Each line from the one containing "low = [point" through the one containing "zip(*points))), Vector(map(max, zip(*points)))" must be echoed exactly, endpoints included, and every other line omitted.

=-=-=

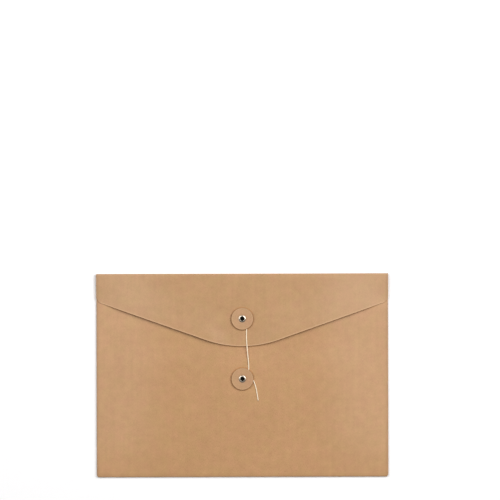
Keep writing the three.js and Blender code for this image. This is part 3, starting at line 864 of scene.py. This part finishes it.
def pocket_groove(u, v):
    """The score line that is pressed along each side of a bend."""
    s = FRONT_V - v
    g = 0.050 * np.exp(-(((s - 0.75) / 0.42) ** 2)) * (s > -0.2)
    s = v - BOTTOM_Y
    g = g + 0.030 * np.exp(-(((s - 0.75) / 0.42) ** 2)) * (s > -0.2)
    return g


def make_pocket():
    step = 2.2
    pts = []
    tab_u = SIDE_X + SIDE_L
    tip_u = tab_u + TAB_WIDTH
    lows = [TAB_LOW + TAB_SLANT, TAB_HIGH - TAB_SLANT]
    rows_v = [TAB_LOW, TAB_LOW + 0.22, TAB_LOW + 0.5, TAB_LOW + 0.9, TAB_LOW + 1.4] + list(np.arange(-110.0, 91.0, 5.0)) + [
        TAB_HIGH - 1.4, TAB_HIGH - 0.9, TAB_HIGH - 0.5, TAB_HIGH - 0.22, TAB_HIGH]
    rows_s = [BOTTOM_Y - BOTTOM_L * k / 10 for k in range(11)]
    cols_u = [0.0] + [float(x) for x in np.arange(5.0, 161.0, 5.0)] + [162.4, 162.9, 163.3, 163.58, SIDE_X]
    cols_t = [SIDE_X + SIDE_L * k / 8 for k in range(9)]
    # right half of the outline, from the top fold down to the mouth
    right = line((WIDTH / 2, HINGE_Y), (WIDTH / 2, TAB_HIGH + 1.5), step)
    right += line((WIDTH / 2, TAB_HIGH + 1.5), (SIDE_X, TAB_HIGH + 0.3), 0.6)
    right += [(SIDE_X, TAB_HIGH + 0.3)]
    right += [(u, TAB_HIGH) for u in cols_t[:-1]]
    right += line((tab_u, TAB_HIGH), (tip_u, lows[1]), step)
    right += line((tip_u, lows[1]), (tip_u, lows[0]), step)
    right += line((tip_u, lows[0]), (tab_u, TAB_LOW), step)
    right += [(u, TAB_LOW) for u in cols_t[::-1]]
    right += [(SIDE_X, v) for v in rows_s[:-1]]
    right += [(SIDE_X, FRONT_V), (FRONT_X, FRONT_V)]
    right += line((FRONT_X, FRONT_V), (FRONT_X, MOUTH_V + MOUTH_CORNER), step)[1:]
    right += arc(FRONT_X - MOUTH_CORNER, MOUTH_V + MOUTH_CORNER, MOUTH_CORNER, 0, -math.pi / 2, 10)
    right += line((FRONT_X - MOUTH_CORNER, MOUTH_V), (0, MOUTH_V), step)
    left = [(-u, v) for u, v in right[::-1]]
    top = line((-WIDTH / 2, HINGE_Y), (WIDTH / 2, HINGE_Y), 5.0)[1:]
    loop = (right + [(0.0, MOUTH_V)] + left + top)[::-1]
    hole_v = FRONT_V - (LOWER_Y - BOTTOM_Y)
    hole = arc(0.0, hole_v, BUTTON_HOLE, 0, -2 * math.pi, 48)
    rails = []
    us = sorted({-u for u in cols_u} | set(cols_u))
    for v in rows_s:
        rails.append([(u, v) for u in us])
    for sign in (-1, 1):
        for u in cols_t:
            rails.append([(sign * u, v) for v in rows_v])
    lattice = []
    for u in np.arange(-160.0, 160.1, 5.0):
        for v in list(np.arange(-110.0, 110.1, 5.0)) + [BOTTOM_Y + d for d in (0.4, 0.8, 1.2, 1.8)] + [HINGE_Y - 1.2]:
            lattice.append((u, v))
        for v in [FRONT_V - d for d in (0.35, 0.75, 1.1, 1.6, 2.6)] + list(np.arange(FRONT_V - 5.0, MOUTH_V + 2.5, -5.0)):
            lattice.append((u, v))
    for sign in (-1, 1):
        for v in np.arange(-110.0, 91.0, 5.0):
            for d in (0.5, 1.2, 4.5, 8.0, 12.0):
                lattice.append((sign * (tab_u + d), v))
            for d in (0.5, 1.2):
                lattice.append((sign * (SIDE_X - d), v))
    ob = card(
        "pocket_card", [loop, hole], lattice, rails, pocket_place,
        lambda u, v: np.stack([u, v], 1),
        lambda u, v: np.asarray(v) > HINGE_Y - 1e-4,
        pocket_groove,
        keen=lambda u, v: smooth01((BOTTOM_Y - BOTTOM_L - np.asarray(v)) / 4.0),
    )
    for m in (face_mat, inner_mat, edge_mat):
        ob.data.materials.append(m)
    return ob


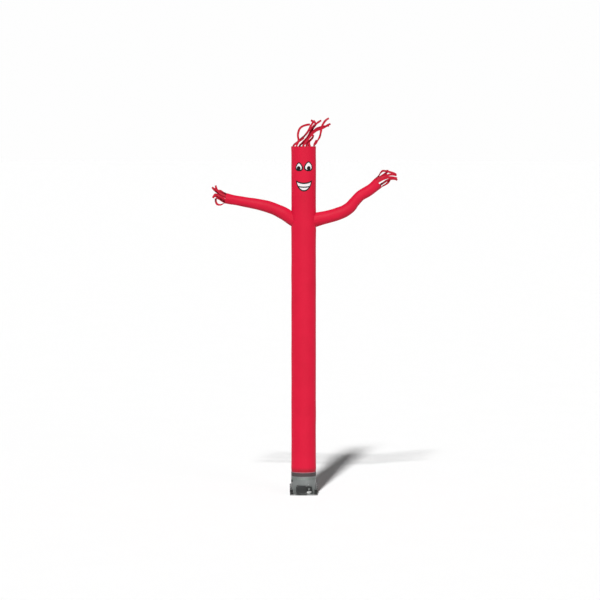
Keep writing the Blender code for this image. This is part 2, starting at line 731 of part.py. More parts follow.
def power_inlet(finish):
    """The round inlet on the small box: a rim round a shallow recess."""
    across, up = Vector((1, 0, 0)), Vector((0, 0, 1))
    bm = bmesh.new()
    rows = []
    for inwards, out in INLET_RIM:
        middle = Vector((INLET_X, SMALL_FRONT - GAP - out, INLET_Z))
        points = circle(middle, across, up, INLET_RADIUS - inwards, INLET_SIDES)
        rows.append([bm.verts.new(point) for point in points])
    for row, after in zip(rows, rows[1:]):
        for j in range(INLET_SIDES):
            k = (j + 1) % INLET_SIDES
            bm.faces.new((row[j], row[k], after[k], after[j]))
    bm.faces.new(rows[0])
    bm.faces.new(rows[-1])
    return place("power_inlet", bm, finish.drum)


def blower(finish):
    """The plain blower that the tube stands on."""
    base_plate(finish)
    corner_blocks(finish)
    drum(finish)
    side_bracket("bracket_left", -1, finish)
    side_bracket("bracket_right", 1, finish)
    near_wall = pillar("wall_clearance", BESIDE_DRUM, 0.0, SHOULDER)
    cut(side_lug(finish), near_wall)
    sides, heights = (SMALL_LEFT, SMALL_RIGHT), (SMALL_LOW, SMALL_HIGH)
    small = front_box("inlet_box", sides, heights, SMALL_FRONT, SMALL_CORNERS, finish.dark)
    cut(small, near_wall)
    sides, heights = (BOX_LEFT, BOX_RIGHT), (BOX_LOW, BOX_HIGH)
    large = front_box("control_box", sides, heights, BOX_FRONT, BOX_CORNERS, finish.box)
    cut(large, pillar("bead_clearance", BESIDE_BEADS, 0.0, SHOULDER))
    power_inlet(finish)
    outline = oval(PLAQUE_MIDDLE, PLAQUE_HEIGHT, PLAQUE_HALF_WIDTH, PLAQUE_HALF_HEIGHT)
    patch("blank_plate", outline, 0, finish.plaque, DRUM_RADIUS + BEAD_OUT)


def dancer(finish):
    """The inflated cloth: tube, sleeves, fringes, face and strap."""
    tube = body_tube(finish)
    clearance = pillar("tube_clearance", TUBE_RADIUS + 2 * GAP, SLEEVES_LOW, SLEEVES_HIGH)
    hands = (
        ("left", LEFT_SLEEVE, LEFT_HAND),
        ("right", RIGHT_SLEEVE, RIGHT_HAND),
    )
    for hand, rows, strips in hands:
        cut(tube, sleeve_hole(f"sleeve_hole_{hand}", rows))
        arm = sleeve(f"arm_{hand}", rows, finish)
        cut(arm, clearance)
        low, rim = cuff_loops(rows)
        out = sleeve_frames(rows)[-1][1]
        front, up = Vector((0, -1, 0)), Vector((0, 0, 1))
        comb(f"hand_fringe_{hand}", strips, low, rim, out, (front, up), finish.strip)
    right, back, up = Vector((1, 0, 0)), Vector((0, 1, 0)), Vector((0, 0, 1))
    rim = circle(TUBE_TOP * up, right, back, TUBE_BORE - GAP, TUBE_SIDES)
    low = [point - BAND_HEIGHT * up for point in rim]
    comb("hair_fringe", HAIR, low, rim, up, (right, back), finish.strip)
    for hand, row in EYES.items():
        eye(hand, row, finish)
    grin(finish)
    base_strap(finish)


def main():
    """Clear the scene and build the part."""
    for old in list(bpy.data.objects):
        bpy.data.objects.remove(old, do_unlink=True)
    finish = Finish()
    blower(finish)
    dancer(finish)


main()
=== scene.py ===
"""Finished look of an inflatable air dancer on its plain blower.

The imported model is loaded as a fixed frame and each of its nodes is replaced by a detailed
piece in the same place. Metres, +Z up, and the face looks along -Y with +X on its right as
it is seen. "Turn" is the angle round the tube from the middle of its front towards +X.
"""

import logging
from dataclasses import dataclass, field, replace
from enum import Enum
from functools import cache
from math import ceil, cos, pi, radians, sin, sqrt, tau
from typing import Callable, NamedTuple, Sequence

import bmesh
import bpy
import numpy as np
from mathutils import Matrix, Quaternion, Vector


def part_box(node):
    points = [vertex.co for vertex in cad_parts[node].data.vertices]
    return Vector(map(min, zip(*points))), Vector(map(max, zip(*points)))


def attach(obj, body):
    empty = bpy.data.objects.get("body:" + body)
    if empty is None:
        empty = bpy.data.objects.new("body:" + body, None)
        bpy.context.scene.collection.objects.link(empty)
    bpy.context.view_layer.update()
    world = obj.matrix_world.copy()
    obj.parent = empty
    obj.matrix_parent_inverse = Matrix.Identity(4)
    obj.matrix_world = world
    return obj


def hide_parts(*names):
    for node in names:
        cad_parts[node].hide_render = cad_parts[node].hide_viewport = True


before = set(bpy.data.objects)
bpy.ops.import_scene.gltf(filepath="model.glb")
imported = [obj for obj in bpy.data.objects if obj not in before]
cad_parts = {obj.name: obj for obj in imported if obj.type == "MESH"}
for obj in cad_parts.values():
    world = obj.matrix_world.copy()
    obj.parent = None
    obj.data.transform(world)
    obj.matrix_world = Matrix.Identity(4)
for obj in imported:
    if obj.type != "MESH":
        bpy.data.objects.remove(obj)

LOG = logging.getLogger("air_dancer")
BODY = "root"

Array = np.ndarray
Number = float | Array
Colour = tuple[float, float, float]
Row = tuple[float, ...]
Pair = tuple[float, float]
Pairs = Sequence[Pair]
Curve = Callable[[Array], Array]
Outline = Callable[[float], Pairs]
Mesh = bpy.types.Mesh
Piece = bpy.types.Object
Material = bpy.types.Material
Socket = bpy.types.NodeSocket

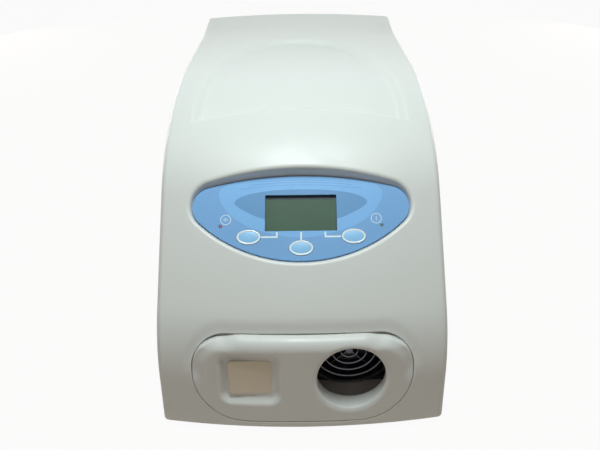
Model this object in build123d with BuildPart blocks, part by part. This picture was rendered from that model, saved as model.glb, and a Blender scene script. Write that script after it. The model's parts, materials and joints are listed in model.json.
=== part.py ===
from build123d import *
from math import cos, radians, sin, tan
import os

os.makedirs("parts", exist_ok=True)

# A bench-top water circulator: a moulded cover over a sheet-metal pan, with a Peltier cooler,
# a pump and a water tank inside. Millimetres, +Z up, front towards -Y, standing on Z = 0.

# Case
case_width = 240.0
case_depth = 470.0
wall = 3.0
side_round = 5.0
front_bow = 9.0
top_crown = 3.5
foot_height = 6.0
barb_reach = 24.0

# Lengthwise outline of the cover, from the bottom of the front to the rear edge
shin_angle = 80.0
shin_height = 45.0
knee_radius = 105.0
slope_angle = 47.0
slope_length = 95.0
brow_radius = 150.0
brow_angle = 27.0
roll_radius = 270.0
lift_start = 385.0
lift_radius = 300.0
lift_angle = 7.0

# Tray moulded into the top of the cover
tray_depth = 5.0
tray_side = 23.0
tray_side_radius = 364.0
tray_end_radius = 73.5
tray_widest = 188.0
tray_lip_sides = 169.0
tray_lip_middle = 181.0
tray_round = 2.2

# Keypad recess and panel
panel_angle = 41.0
panel_depth = 66.5
panel_height = 127.6
panel_low = -2.8
panel_high = 72.4
panel_side = 14.7
panel_tip_height = 54.0
panel_end_radius = 18.3
panel_thickness = 2.5
panel_gap = 0.4
recess_draft = 20.0
ledge = 3.0

# Front insert
insert_side = 29.0
insert_low = 5.0
insert_high = 82.8
insert_top_sag = 1.8
insert_top_corner = 29.0
insert_low_corner = 44.0
insert_wall = 3.0
insert_skirt = 8.0
insert_back = 26.0
insert_shoulder_start = 72.0
insert_shoulder_radius = 11.0
insert_shoulder_angle = 10.0
insert_gap = 0.4
insert_lap = 3.0
insert_flange = 2.0

# Air intake in the front insert
intake_x = 40.0
intake_height = 45.7
intake_radius = 28.5
intake_round = 2.0
collar_wall = 3.0
collar_back = 18.0

# Badge
badge_x = -43.5
badge_height = 46.0
badge_width = 35.0
badge_tall = 32.0
badge_thickness = 1.2
badge_recess_depth = 5.0
badge_margin = 2.0
badge_corner = 4.0
badge_draft = 45.0

# Display
lcd_width = 60.6
lcd_tall = 32.0
lcd_middle = 39.1
module_width = 64.0
module_tall = 47.0
module_middle = 42.3
module_thickness = 5.5
module_rim = 5.0
glass_sunk = 1.0
glass_thickness = 1.6
glass_border = 0.7
board_sunk = 12.0
board_thickness = 1.6
board_end = 5.2
board_tall = 56.0
board_middle = 36.0
boss_inset = 15.0
boss_low = 22.0
boss_high = 56.0
boss_radius = 3.0
board_screw_radius = 1.2
board_screw_gap = 0.1
board_screw_depth = 6.0

# Keys and indicator lamps
key_width = 20.4
key_tall = 13.0
key_gap = 0.3
key_side = 44.0
key_side_height = 18.0
key_low_height = 8.3
key_proud = 0.6
key_flange = 0.8
key_flange_thickness = 1.0
key_stem_radius = 3.0
key_stem_length = 2.5
switch_side = 6.0
switch_tall = 3.5
button_radius = 1.75
button_tall = 4.8
lamp_side = 37.5
lamp_height = 27.8
lamp_radius = 1.3
lamp_gap = 0.15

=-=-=

**THE RESPONSE**.
    low = [point - BAND_HEIGHT * up for point in rim]
    comb("hair_fringe", HAIR, low, rim, up, (right, back), finish.strip)
    for hand, row in EYES.items():
        eye(hand, row, finish)
    grin(finish)
    base_strap(finish)


def main():
    """Clear the scene and build the part."""
    for old in list(bpy.data.objects):
        bpy.data.objects.remove(old, do_unlink=True)
    finish = Finish()
    blower(finish)
    dancer(finish)


main()
=== scene.py ===
"""Finished look of an inflatable air dancer on its plain blower.

The imported model is loaded as a fixed frame and each of its nodes is replaced by a detailed
piece in the same place. Metres, +Z up, and the face looks along -Y with +X on its right as
it is seen. "Turn" is the angle round the tube from the middle of its front towards +X.
"""

import logging
from dataclasses import dataclass, field, replace
from enum import Enum
from functools import cache
from math import ceil, cos, pi, radians, sin, sqrt, tau
from typing import Callable, NamedTuple, Sequence

import bmesh
import bpy
import numpy as np
from mathutils import Matrix, Quaternion, Vector


def part_box(node):
    points = [vertex.co for vertex in cad_parts[node].data.vertices]
    return Vector(map(min, zip(*points))), Vector(map(max, zip(*points)))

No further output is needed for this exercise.